I chose Pine Bough for the Wintry Woods quilt: yikes - it's mostly points!
So I have been rather reluctant to book the time to finish these quilts. Another consideration is what happens if I can't finish it in a day? Or even in the time I have booked. At one studio where I rent, you have to book in 2-hour increments. What if I don't finish the quilt in the 4 or 6 hours I have booked, and someone else has booked the 2-hour increment after me? And what if I book 6 hours, and the quilt only takes me 4-1/2? I doubt that they will refund me for the remaining hour and a half? And what can I quilt in that remaining time? A table runner? I had actually booked 6 hours to complete the Bluenose II Pixel quilt, and it ended up taking me 7. Fortunately I started early enough in the day that I had time to finish and there was no one booked after me, so I could take the extra hour. That's why I prefer the other place: you only pay for the actual quilting time, and it's cheaper, though they did increase their hourly rate when they switched to a newer machine with a bigger throat space. 
And $25/hour is still $25/hour. And it's a shame that I end up paying as much to rent a longarm as I would to pay someone else to finish my quilts. And, even though thread and prewound bobbins are included in the rental price, I often end up buying my own because I'm not always happy with the selection. I'm fussy like that. 😉
In the case of this quilt, I bought both upper and lower threads, the two Glide threads on the right. The two Aurifil on the left were used to attach the binding. 
And on the subject of thread, I had a discussion regarding appropriate thread for longarm quilting with the repairman at the studio. Since he repairs these machines, I think it's safe to assume that he knows what he's talking about. Cotton, specifically King Tut cotton from Superior threads, is what he recommends. Not polyester. Hmm, my understanding of the rationale for using polyester is that the high speeds of a longarm quilting machine would result in the thread breaking more frequently when using cotton thread, but Rod (the repairman) didn't seem to think that should be an issue. If I ever get my own machine, I will have to experiment and find out. The interesting thing is that both studios where I rent offer Glide polyester as the thread included with the rentals, but Rod doesn't recommend that. He said that Glide is actually an embroidery thread, which I've been told before. Meanwhile, I purchased a Glide colour card, so that I can chose thread colours at home, for when I order online or when I don't want to drag fabric samples along with me when I shop in person. 
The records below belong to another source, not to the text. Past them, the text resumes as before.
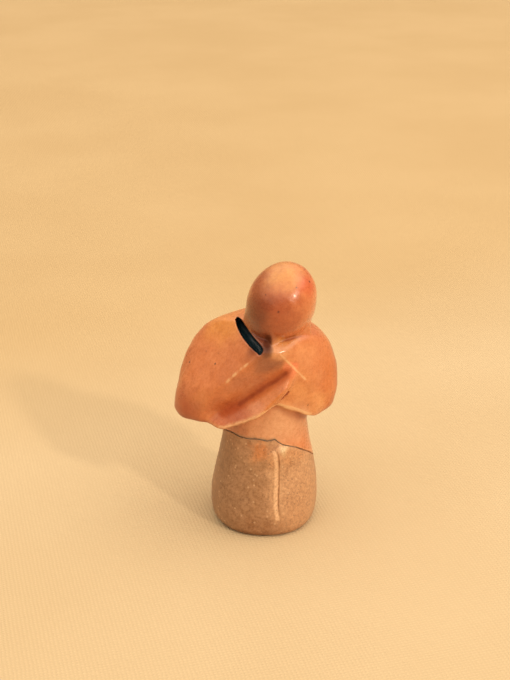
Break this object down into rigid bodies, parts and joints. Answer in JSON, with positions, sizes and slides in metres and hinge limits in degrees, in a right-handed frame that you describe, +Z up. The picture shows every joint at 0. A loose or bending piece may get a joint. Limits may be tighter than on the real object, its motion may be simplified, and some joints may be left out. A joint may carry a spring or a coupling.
{
  "type": "carved figurine",
  "caption": "Small carved soapstone person with a blank bowed egg-shaped head, crossed forearms and a rounded column base that stands on its flat underside.",
  "frame": {"origin": "middle of the flat resting face under the base", "axes": "+Z up from the base to the head, -Y the figure's front with the incised line, +X to the side the head leans to"},
  "size_m": [0.0441, 0.033, 0.0757],
  "materials": {
    "upper_stone": "hand-polished orange-pink soapstone",
    "lower_stone": "hand-polished grey-brown speckled soapstone",
    "waist_seam": "dull dark grey mineral seam"
  },
  "bodies": {
    "root": {"upper_stone": "upper_stone", "lower_stone": "lower_stone", "waist_seam": "waist_seam"}
  },
  "joints": []
}
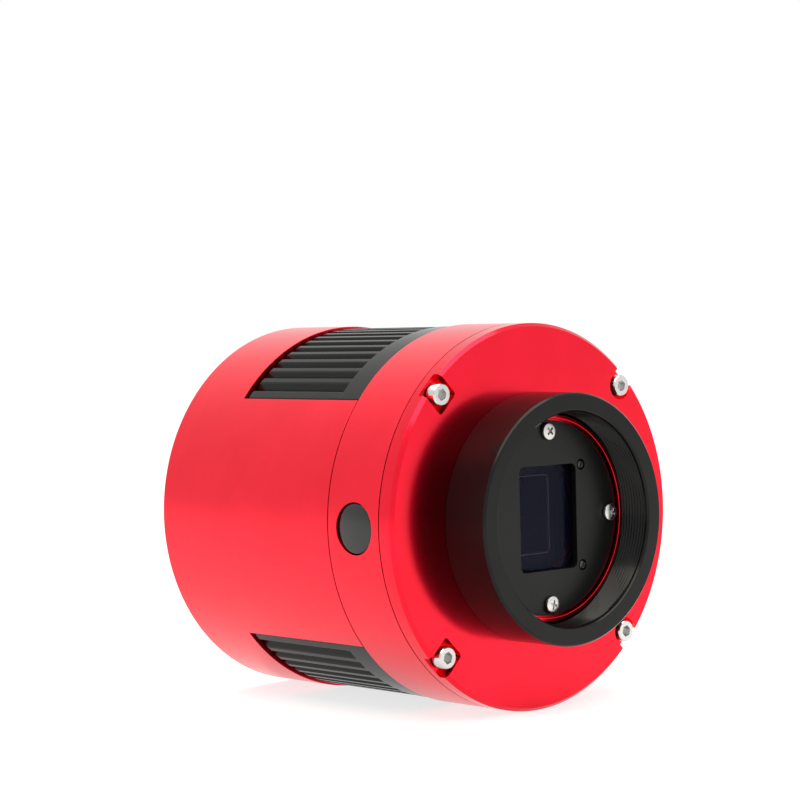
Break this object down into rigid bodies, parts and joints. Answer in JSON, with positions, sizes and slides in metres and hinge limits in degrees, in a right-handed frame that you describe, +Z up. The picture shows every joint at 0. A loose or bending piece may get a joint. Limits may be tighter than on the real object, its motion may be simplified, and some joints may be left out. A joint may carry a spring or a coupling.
{
  "type": "cooled astronomy camera",
  "caption": "Cylindrical cooled astronomy camera with a threaded adapter ring, recessed sensor window, screwed front plate, vented finned barrel, and rear fan and sockets.",
  "frame": {"origin": "centre of the adapter ring's front face, on the optical axis", "axes": "+Y along the optical axis from the ring towards the rear, +Z up, +X to the right as the front is seen"},
  "size_m": [0.078, 0.086, 0.078],
  "materials": {
    "red_anodised": "satin anodised",
    "black_anodised": "satin anodised",
    "steel_screws": "bright stainless",
    "socket_steel": "plated sheet steel",
    "rubber": "matt",
    "black_plastic": "moulded, matt",
    "plug_plastic": "smooth, glossy",
    "window": "coated, clear",
    "sensor_silicon": "polished silicon",
    "ceramic": "matt ceramic",
    "circuit_board": "solder mask",
    "copper": "bare copper",
    "foam": "closed-cell foam",
    "white_ceramic": "matt"
  },
  "bodies": {
    "camera_body": {"back_plate": "red_anodised", "back_screw_1": "steel_screws", "back_screw_2": "steel_screws", "back_screw_3": "steel_screws", "back_screw_4": "steel_screws", "base_seal": "rubber", "clamp_screw_1": "steel_screws", "clamp_screw_2": "steel_screws", "cold_finger": "copper", "cooler_lead": "copper", "cooler_module": "white_ceramic", "cover_screw_1": "steel_screws", "cover_screw_2": "steel_screws", "cover_screw_3": "steel_screws", "cover_screw_4": "steel_screws", "fan_bearing": "copper", "fan_frame": "black_plastic", "fan_guard": "black_plastic", "fan_lead": "black_plastic", "fan_screw_1": "steel_screws", "fan_screw_2": "steel_screws", "fan_screw_3": "steel_screws", "fan_screw_4": "steel_screws", "fan_stator": "copper", "front_plate": "red_anodised", "front_screw_1": "steel_screws", "front_screw_2": "steel_screws", "front_screw_3": "steel_screws", "front_screw_4": "steel_screws", "front_seal": "rubber", "heat_sink": "black_anodised", "insulation": "foam", "main_board": "circuit_board", "mid_housing": "red_anodised", "power_socket": "black_plastic", "rear_shell": "red_anodised", "sensor_board": "circuit_board", "sensor_cable": "copper", "sensor_die": "sensor_silicon", "sensor_lid": "window", "sensor_package": "ceramic", "sink_screw_1": "steel_screws", "sink_screw_2": "steel_screws", "sink_screw_3": "steel_screws", "sink_screw_4": "steel_screws", "usb_a_socket_1": "socket_steel", "usb_a_socket_2": "socket_steel", "usb_b_socket": "socket_steel", "window_cover": "black_anodised", "window_gasket": "rubber", "window_glass": "window"},
    "fan": {"fan_rotor": "black_plastic", "fan_shaft": "steel_screws"},
    "adapter": {"adapter_ring": "black_anodised"},
    "desiccant_holder": {"desiccant_plug": "plug_plastic", "plug_seal": "rubber", "desiccant_tablet": "white_ceramic"}
  },
  "joints": [
    {"name": "fan_spin", "type": "hinge", "parent": "camera_body", "child": "fan", "pos_m": [0, 0.0748, 0], "axis": [0, 1, 0], "continuous": true},
    {"name": "ring_unscrew", "type": "slide", "parent": "camera_body", "child": "adapter", "axis": [0, -1, 0], "range_m": [0, 0.008]},
    {"name": "plug_unscrew", "type": "slide", "parent": "camera_body", "child": "desiccant_holder", "axis": [-1, 0, 0], "range_m": [0, 0.012]}
  ]
}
Now maybe I need to buy a King Tut colour card. But I already have Aurifil colour cards. And the repairman didn't seem at all familiar with Aurifil, confusing it with Wonderfil. So likely an Aurifl 40-weight cotton would be as good as a King Tut? As I said, if and when I get my own machine, I will do some experimenting. 
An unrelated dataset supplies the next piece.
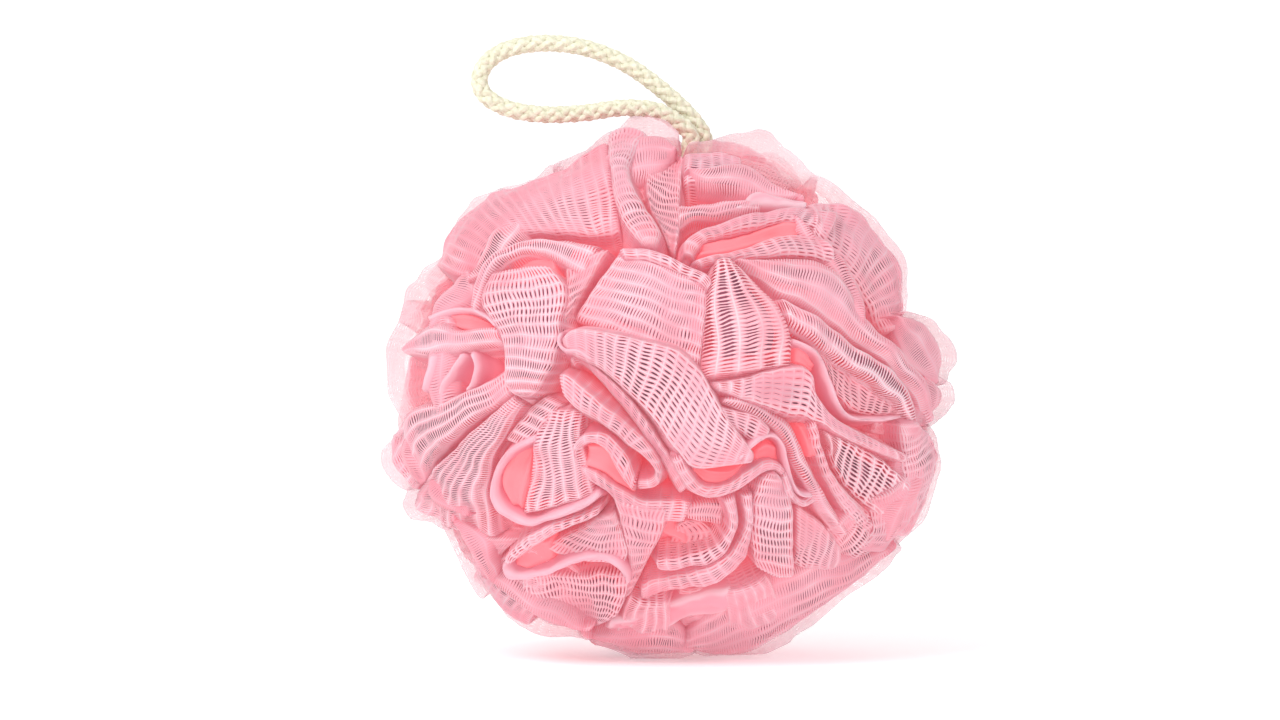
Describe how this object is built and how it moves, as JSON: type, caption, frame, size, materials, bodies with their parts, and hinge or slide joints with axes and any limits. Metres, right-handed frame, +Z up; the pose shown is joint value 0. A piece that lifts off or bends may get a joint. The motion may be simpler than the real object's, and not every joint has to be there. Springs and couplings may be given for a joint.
{
  "type": "mesh bath pouf",
  "caption": "Round bath pouf of gathered pink netting ruffles tied round a knotted cotton cord that leaves the top as a hanging loop.",
  "frame": {"origin": "on the floor under the centre of the netting ball; the ball's centre, where the netting is tied round the cord, is 69 mm above it", "axes": "+Z up through the top of the ball, -Y towards the viewer (the front), +X to the viewer's right"},
  "size_m": [0.1496, 0.1356, 0.1628],
  "materials": {
    "pink_netting": "knitted polyethylene netting, soft sheen",
    "gathered_netting": "netting pulled tight into a waist",
    "white_twine": "waxed polyester twine",
    "cotton_cord": "braided cotton, matt"
  },
  "bodies": {
    "core": {"netting_waist": "gathered_netting", "binding_twine": "white_twine", "twine_knot": "white_twine", "rope_knot": "cotton_cord", "rope_tail_front": "cotton_cord", "rope_tail_rear": "cotton_cord", "rope_leg_front": "cotton_cord", "rope_leg_rear": "cotton_cord"},
    "front_ruffle_centre": {"front_ruffle_centre": "pink_netting"},
    "front_ruffle_1": {"front_ruffle_1": "pink_netting"},
    "front_ruffle_2": {"front_ruffle_2": "pink_netting"},
    "front_ruffle_3": {"front_ruffle_3": "pink_netting"},
    "front_ruffle_4": {"front_ruffle_4": "pink_netting"},
    "front_ruffle_5": {"front_ruffle_5": "pink_netting"},
    "front_ruffle_6": {"front_ruffle_6": "pink_netting"},
    "front_ruffle_7": {"front_ruffle_7": "pink_netting"},
    "side_ruffle_1": {"side_ruffle_1": "pink_netting"},
    "side_ruffle_2": {"side_ruffle_2": "pink_netting"},
    "side_ruffle_3": {"side_ruffle_3": "pink_netting"},
    "side_ruffle_4": {"side_ruffle_4": "pink_netting"},
    "side_ruffle_5": {"side_ruffle_5": "pink_netting"},
    "side_ruffle_6": {"side_ruffle_6": "pink_netting"},
    "side_ruffle_7": {"side_ruffle_7": "pink_netting"},
    "side_ruffle_8": {"side_ruffle_8": "pink_netting"},
    "side_ruffle_9": {"side_ruffle_9": "pink_netting"},
    "side_ruffle_10": {"side_ruffle_10": "pink_netting"},
    "side_ruffle_11": {"side_ruffle_11": "pink_netting"},
    "side_ruffle_12": {"side_ruffle_12": "pink_netting"},
    "rear_ruffle_1": {"rear_ruffle_1": "pink_netting"},
    "rear_ruffle_2": {"rear_ruffle_2": "pink_netting"},
    "rear_ruffle_3": {"rear_ruffle_3": "pink_netting"},
    "rear_ruffle_4": {"rear_ruffle_4": "pink_netting"},
    "rear_ruffle_5": {"rear_ruffle_5": "pink_netting"},
    "rear_ruffle_6": {"rear_ruffle_6": "pink_netting"},
    "rear_ruffle_7": {"rear_ruffle_7": "pink_netting"},
    "rear_ruffle_centre": {"rear_ruffle_centre": "pink_netting"},
    "rope_throat": {"rope_throat_front": "cotton_cord", "rope_throat_rear": "cotton_cord"},
    "rope_neck": {"rope_neck_front": "cotton_cord", "rope_neck_rear": "cotton_cord"},
    "rope_loop": {"rope_loop_front": "cotton_cord", "rope_loop_rear": "cotton_cord"},
    "rope_far_end": {"rope_loop_end": "cotton_cord"}
  },
  "joints": [
    {"name": "squeeze_front_ruffle_centre", "type": "slide", "parent": "core", "child": "front_ruffle_centre", "axis": [0, 1, 0], "range_m": [0, 0.01], "stiffness_N_per_m": 600},
    {"name": "squeeze_front_ruffle_1", "type": "slide", "parent": "core", "child": "front_ruffle_1", "axis": [0, 0.7071, -0.7071], "range_m": [0, 0.01]},
    {"name": "squeeze_front_ruffle_2", "type": "slide", "parent": "core", "child": "front_ruffle_2", "axis": [0.5528, 0.7071, -0.4409], "range_m": [0, 0.01]},
    {"name": "squeeze_front_ruffle_3", "type": "slide", "parent": "core", "child": "front_ruffle_3", "axis": [0.6894, 0.7071, 0.1573], "range_m": [0, 0.01]},
    {"name": "squeeze_front_ruffle_4", "type": "slide", "parent": "core", "child": "front_ruffle_4", "axis": [0.3068, 0.7071, 0.6371], "range_m": [0, 0.01]},
    {"name": "squeeze_front_ruffle_5", "type": "slide", "parent": "core", "child": "front_ruffle_5", "axis": [-0.3068, 0.7071, 0.6371], "range_m": [0, 0.01]},
    {"name": "squeeze_front_ruffle_6", "type": "slide", "parent": "core", "child": "front_ruffle_6", "axis": [-0.6894, 0.7071, 0.1573], "range_m": [0, 0.01]},
    {"name": "squeeze_front_ruffle_7", "type": "slide", "parent": "core", "child": "front_ruffle_7", "axis": [-0.5528, 0.7071, -0.4409], "range_m": [0, 0.01]},
    {"name": "squeeze_side_ruffle_1", "type": "slide", "parent": "core", "child": "side_ruffle_1", "axis": [-0.1132, 0, -0.9936], "range_m": [0, 0.01]},
    {"name": "squeeze_side_ruffle_2", "type": "slide", "parent": "core", "child": "side_ruffle_2", "axis": [0.3987, 0, -0.9171], "range_m": [0, 0.01]},
    {"name": "squeeze_side_ruffle_3", "type": "slide", "parent": "core", "child": "side_ruffle_3", "axis": [0.8039, 0, -0.5948], "range_m": [0, 0.01]},
    {"name": "squeeze_side_ruffle_4", "type": "slide", "parent": "core", "child": "side_ruffle_4", "axis": [0.9936, 0, -0.1132], "range_m": [0, 0.01]},
    {"name": "squeeze_side_ruffle_5", "type": "slide", "parent": "core", "child": "side_ruffle_5", "axis": [0.9171, 0, 0.3987], "range_m": [0, 0.01]},
    {"name": "squeeze_side_ruffle_6", "type": "slide", "parent": "core", "child": "side_ruffle_6", "axis": [0.5948, 0, 0.8039], "range_m": [0, 0.01]},
    {"name": "squeeze_side_ruffle_7", "type": "slide", "parent": "core", "child": "side_ruffle_7", "axis": [0.1132, 0, 0.9936], "range_m": [0, 0.01]},
    {"name": "squeeze_side_ruffle_8", "type": "slide", "parent": "core", "child": "side_ruffle_8", "axis": [-0.3987, 0, 0.9171], "range_m": [0, 0.01]},
    {"name": "squeeze_side_ruffle_9", "type": "slide", "parent": "core", "child": "side_ruffle_9", "axis": [-0.8039, 0, 0.5948], "range_m": [0, 0.01]},
    {"name": "squeeze_side_ruffle_10", "type": "slide", "parent": "core", "child": "side_ruffle_10", "axis": [-0.9936, 0, 0.1132], "range_m": [0, 0.01]},
    {"name": "squeeze_side_ruffle_11", "type": "slide", "parent": "core", "child": "side_ruffle_11", "axis": [-0.9171, 0, -0.3987], "range_m": [0, 0.01]},
    {"name": "squeeze_side_ruffle_12", "type": "slide", "parent": "core", "child": "side_ruffle_12", "axis": [-0.5948, 0, -0.8039], "range_m": [0, 0.01]},
    {"name": "squeeze_rear_ruffle_1", "type": "slide", "parent": "core", "child": "rear_ruffle_1", "axis": [0, -0.7071, 0.7071], "range_m": [0, 0.01]},
    {"name": "squeeze_rear_ruffle_2", "type": "slide", "parent": "core", "child": "rear_ruffle_2", "axis": [-0.5528, -0.7071, 0.4409], "range_m": [0, 0.01]},
    {"name": "squeeze_rear_ruffle_3", "type": "slide", "parent": "core", "child": "rear_ruffle_3", "axis": [-0.6894, -0.7071, -0.1573], "range_m": [0, 0.01]},
    {"name": "squeeze_rear_ruffle_4", "type": "slide", "parent": "core", "child": "rear_ruffle_4", "axis": [-0.3068, -0.7071, -0.6371], "range_m": [0, 0.01]},
    {"name": "squeeze_rear_ruffle_5", "type": "slide", "parent": "core", "child": "rear_ruffle_5", "axis": [0.3068, -0.7071, -0.6371], "range_m": [0, 0.01]},
    {"name": "squeeze_rear_ruffle_6", "type": "slide", "parent": "core", "child": "rear_ruffle_6", "axis": [0.6894, -0.7071, -0.1573], "range_m": [0, 0.01]},
    {"name": "squeeze_rear_ruffle_7", "type": "slide", "parent": "core", "child": "rear_ruffle_7", "axis": [0.5528, -0.7071, 0.4409], "range_m": [0, 0.01]},
    {"name": "squeeze_rear_ruffle_centre", "type": "slide", "parent": "core", "child": "rear_ruffle_centre", "axis": [0, -1, 0], "range_m": [0, 0.01]},
    {"name": "throat_swing", "type": "hinge", "parent": "core", "child": "rope_throat", "pos_m": [0.0069, 0, 0.12961], "axis": [0, 1, 0], "range_deg": [0, 45], "stiffness_Nm_per_rad": 0.05},
    {"name": "neck_swing", "type": "hinge", "parent": "rope_throat", "child": "rope_neck", "pos_m": [0.00764, 0, 0.13607], "axis": [0, 1, 0], "range_deg": [0, 45]},
    {"name": "loop_nod", "type": "hinge", "parent": "rope_neck", "child": "rope_loop", "pos_m": [-0.0075, 0, 0.148], "axis": [0.1382, 0, 0.9904], "range_deg": [-40, 40], "stiffness_Nm_per_rad": 0.02},
    {"name": "loop_end_fold", "type": "hinge", "parent": "rope_loop", "child": "rope_far_end", "pos_m": [-0.029, 0, 0.151], "axis": [0.1382, 0, 0.9904], "range_deg": [-55, 55], "stiffness_Nm_per_rad": 0.01}
  ],
  "couplings": [
    {"joint": "squeeze_front_ruffle_1", "follows": "squeeze_front_ruffle_centre", "ratio": 1},
    {"joint": "squeeze_front_ruffle_2", "follows": "squeeze_front_ruffle_centre", "ratio": 1},
    {"joint": "squeeze_front_ruffle_3", "follows": "squeeze_front_ruffle_centre", "ratio": 1},
    {"joint": "squeeze_front_ruffle_4", "follows": "squeeze_front_ruffle_centre", "ratio": 1},
    {"joint": "squeeze_front_ruffle_5", "follows": "squeeze_front_ruffle_centre", "ratio": 1},
    {"joint": "squeeze_front_ruffle_6", "follows": "squeeze_front_ruffle_centre", "ratio": 1},
    {"joint": "squeeze_front_ruffle_7", "follows": "squeeze_front_ruffle_centre", "ratio": 1},
    {"joint": "squeeze_side_ruffle_1", "follows": "squeeze_front_ruffle_centre", "ratio": 1},
    {"joint": "squeeze_side_ruffle_2", "follows": "squeeze_front_ruffle_centre", "ratio": 1},
    {"joint": "squeeze_side_ruffle_3", "follows": "squeeze_front_ruffle_centre", "ratio": 1},
    {"joint": "squeeze_side_ruffle_4", "follows": "squeeze_front_ruffle_centre", "ratio": 1},
    {"joint": "squeeze_side_ruffle_5", "follows": "squeeze_front_ruffle_centre", "ratio": 1},
    {"joint": "squeeze_side_ruffle_6", "follows": "squeeze_front_ruffle_centre", "ratio": 1},
    {"joint": "squeeze_side_ruffle_7", "follows": "squeeze_front_ruffle_centre", "ratio": 1},
    {"joint": "squeeze_side_ruffle_8", "follows": "squeeze_front_ruffle_centre", "ratio": 1},
    {"joint": "squeeze_side_ruffle_9", "follows": "squeeze_front_ruffle_centre", "ratio": 1},
    {"joint": "squeeze_side_ruffle_10", "follows": "squeeze_front_ruffle_centre", "ratio": 1},
    {"joint": "squeeze_side_ruffle_11", "follows": "squeeze_front_ruffle_centre", "ratio": 1},
    {"joint": "squeeze_side_ruffle_12", "follows": "squeeze_front_ruffle_centre", "ratio": 1},
    {"joint": "squeeze_rear_ruffle_1", "follows": "squeeze_front_ruffle_centre", "ratio": 1},
    {"joint": "squeeze_rear_ruffle_2", "follows": "squeeze_front_ruffle_centre", "ratio": 1},
    {"joint": "squeeze_rear_ruffle_3", "follows": "squeeze_front_ruffle_centre", "ratio": 1},
    {"joint": "squeeze_rear_ruffle_4", "follows": "squeeze_front_ruffle_centre", "ratio": 1},
    {"joint": "squeeze_rear_ruffle_5", "follows": "squeeze_front_ruffle_centre", "ratio": 1},
    {"joint": "squeeze_rear_ruffle_6", "follows": "squeeze_front_ruffle_centre", "ratio": 1},
    {"joint": "squeeze_rear_ruffle_7", "follows": "squeeze_front_ruffle_centre", "ratio": 1},
    {"joint": "squeeze_rear_ruffle_centre", "follows": "squeeze_front_ruffle_centre", "ratio": 1},
    {"joint": "neck_swing", "follows": "throat_swing", "ratio": 1}
  ]
}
Speaking of machines, the bad news is the touchscreen on my Janome Memory Craft 8000 can not be replaced. The part is no longer available. It has been giving me trouble for a few months now - working inconsistently. Sometimes it would work fine and sometimes not at all. Following instructions I found online, I was able to recalibrate it and it worked fine for awhile. Then it started acting up again. Sometimes I could "trick" it into working again by switching it on and off and sometimes by just switching it off and leaving it for a while. But towards the end, the touchscreen wasn't even responding to the recalibration technique. And I ended up leaving the machine on constantly if I was working on a project. Turning the machine off, the machine would default to the basic straight stitch when I turned it back on, and I needed the touchscreen to change the stitch to move the needle for the ¼" stitch. I finally took it in for repairs and that's when I found out that the part is no longer available. I haven't had a chance to pick it up, or do anything about it. I wasn't planning on replacing it yet. My "machine" priority has been the longarm. I still have the Memory Craft 6000, which doesn't have a touch screen. It's fine for piecing, but I tried using it to embroider the quilt information on a couple of quilt backs, which is what I do instead of a label. Unfortunately, unlike the 8000, it doesn't have a viewing screen to see what I've entered so that I can tell if I've messed anything up. It also isn't consistent in spacing the letters.
Rather messy, isn't it? But I wasn't about to rip it all out and start over. The 6000 hasn't been serviced in a while because I haven't been using it, so hopefully a good servicing will make the lettering more consistent. But if I take it in for servicing, that will leave me machineless, except for a really cheap Omega that I don't have a ¼" foot for, and the little Janome I bought for my grandson. And that's really only suitable for children's sewing: can't change the pressure foot and only 1 speed. So, maybe it's time for a new sewing machine. The longarm will have to wait anyway, as I've got some other developments in my life, which I will likely discuss in a future post. 
Meanwhile, back to the Chelsea Rose Bargello quilt - 
I have long wanted to do a bargello quilt, though I didn't originally order the Boundless Chelsea Rose jelly roll for that purpose. I intended to use the strips as setting frames for focus fabrics, but decided that a lot of this fabric is too busy and would distract from the focus fabrics. I was planning on doing the bargello with a different jelly roll, but found that jelly roll lacked sufficient contrast, and I ended up using it to make the Licorice Allsorts quilt (look for that one in a future post). And so finally decided to use the Chelsea Rose fabric to make the bargello. Here's the MSQC video: 
I also bought the pattern because I really needed it for the cutting directions and layout. However, I should warn you if you plan on making this quilt that the strips for the contrasting fabric (the teal in my quilt) need to be cut 8½", not 9". Not sure how this escaped anyone's attention, but it says 9" in both the video and the print instructions. 
So now I can cross "Bargello" off my quilting bucket list (though, as I mentioned, I do have one more bargello WIP), and I can't say that I will be in a hurry to try it again. It's rather tedious. 
Mystery has given this one his seal of approval. And it will soon be off in the mail to my newest great niece. 
I'm hoping to get Where the Charming Roses Bloom quilted soon 
but feel hesitant because I intend to use the Abstract Rose pantograph again. It's 70" square and I calculate that it will take about 7 hours to quilt. 
Now for some dishcloth finishes:
Orange ones for my daughter
a couple in pink and a Celtic Knot one which I think will be rather useless because of all the open spaces in it
finished all of these from one Big Ball of Bernat Handicrafter Cotton
Christmas Pretty Posies
and a container to put them in
several Pretty Posies
I also finally finished a CAL (crochet along) from 2015, I Want That Bag. I should say that I finished the crocheting part. I still have a zillion ends to work in, and need to line the bag. Will post once all of that is finished.